Several codes for assessing the environment have been internationally agreed, and we expect those codes to be used. It is in everyone's interests to ensure that the environment and our resources are treated in the most sustainable way. That is the intention, and it would be far better if there were a proper relationship between those who have responsibility for the environment and the WTO. We must ensure that the two are compatible.

Mr. Michael Jack (Fylde): Are there any aspects of the work of the WTO in the next three years on which Britain will stand on its own and not take the EU position? In other words, what areas can we, the United Kingdom, negotiate, and what decisions are we bound by, as members of the European Union?

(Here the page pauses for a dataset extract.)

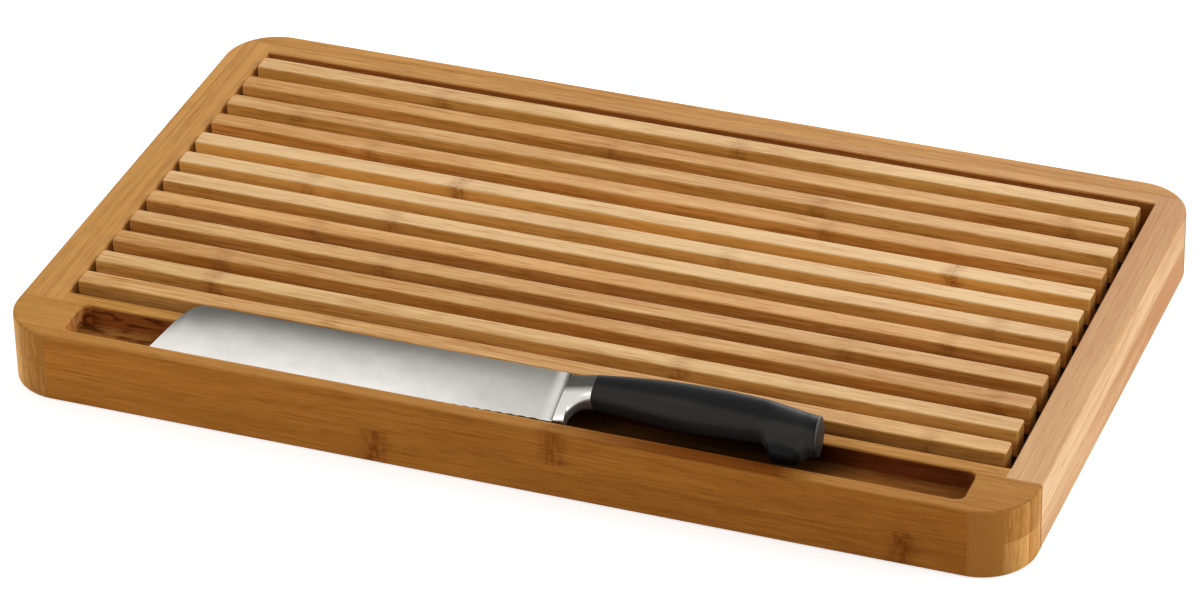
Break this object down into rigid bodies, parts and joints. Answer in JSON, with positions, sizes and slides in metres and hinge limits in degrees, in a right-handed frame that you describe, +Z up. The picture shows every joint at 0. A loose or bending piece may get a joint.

Mr. Caborn: I will stand corrected on this, but my understanding is that we are now in a position of agreement with the EU. We exerted considerable influence on the final outcome in the EU in several areas, including the environment and labour issues. Also, Agenda 2000, which is based on the Uruguay round, deals with agriculture, and we have moved a considerable way towards ensuring that agriculture is on the agenda for Seattle in a positive way. There is no major area on which we depart from the European position, as it stands. I can hear Mr. Jack mumbling in the background, and if he wants to ask me a supplementary question, I am sure that you will allow him to do so, Mrs. Roe.